I am reading this with great interest - one item that caught my eye is this:

For instance, if a facility has 20 injection molding machines, I don't think that a few of them being idle during the inspection is going to be a problem. Unless one of the idle machines is very unique in some way and critical for a certain device.
Does anyone have any insights as to how an investigator would go about "observing production" at a facility that produces software only?

Thanks,
Arianna
 
M

MIREGMGR

My perspective is that software production is the process of replicating the code, documentation, etc. onto distribution media, and/or other physical actions related to distribution and preparation for utilization.

Those processes involve quality steps, control steps, labeling and so forth. How do you know the copied/burned/whatever software is the right version? How do you know it wrote correctly? Was the right label applied? Are the vendors of the physical materials appropriately qualified? Are provisions in place for responsible individuals to sign off on significant actions? Are work instructions and procedures in place to standardize how the work is done?

Software design is not that much different from other kinds of engineering and development. The processes involve change control, version control, checking, conformance to work instructions and procedures, signoffs to indicate fulfillment of responsibilities, establishment of design inputs, design reviews and so forth.

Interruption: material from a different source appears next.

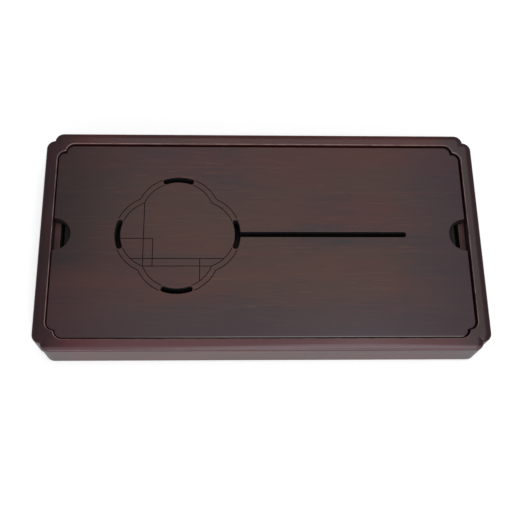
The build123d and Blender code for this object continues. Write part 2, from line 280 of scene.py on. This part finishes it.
def makeCutGroup():
    group, start, end = newGroup(
        "cutFaces",
        [
            ("Vector", "NodeSocketVector", None),
            ("Half Length", "NodeSocketFloat", 0.2692),
            ("Half Width", "NodeSocketFloat", 0.1342),
            ("Top", "NodeSocketFloat", 0.0505),
        ],
        ["Zone", "Walls", "Upright"],
    )
    x, y, z = splitVector(group, (-5, 0), start.outputs["Vector"])
    fromEnd = maths(group, "ABSOLUTE", (-4, 0), x)
    fromSide = maths(group, "ABSOLUTE", (-4, 1), y)
    inLength = maths(group, "LESS_THAN", (-3, 0), fromEnd, start.outputs["Half Length"])
    inWidth = maths(group, "LESS_THAN", (-3, 1), fromSide, start.outputs["Half Width"])
    below = maths(group, "LESS_THAN", (-3, 2), z, start.outputs["Top"])
    inPlan = maths(group, "MULTIPLY", (-2, 0), inLength, inWidth)
    zone = maths(group, "MULTIPLY", (-1, 0), inPlan, below)
    geometry = newNode(group, "ShaderNodeNewGeometry", (-5, 4))
    facing = splitVector(group, (-4, 4), geometry.outputs["True Normal"])[2]
    slope = maths(group, "ABSOLUTE", (-3, 4), facing)
    upright = spread(group, (-1, 4), slope, *uprightSlope)
    plug(group, zone, end.inputs["Zone"])
    plug(group, upright, end.inputs["Upright"])
    plug(group, maths(group, "MULTIPLY", (2, 2), zone, upright), end.inputs["Walls"])
    return group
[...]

My understanding is that FDA, in inspecting software related operations, focuses on the work similarities.
 

sagai

Quite Involved in Discussions
Well, mostly we do not replicate the code itself rather the binaries, but yes.
Labelling is a bit more tricky, because some of the labels are within the software, but mostly they are traditional labels, however for me, I would segregate labelling and packaging from the production itself, it is semantics only.
Otherwise yes, they look basically what was mentioned already.
It could be more complicated when the software is not a standalone software and a device on its own, and there is an "additional" hardware (workstation/server/etc.) that forms the device with the software.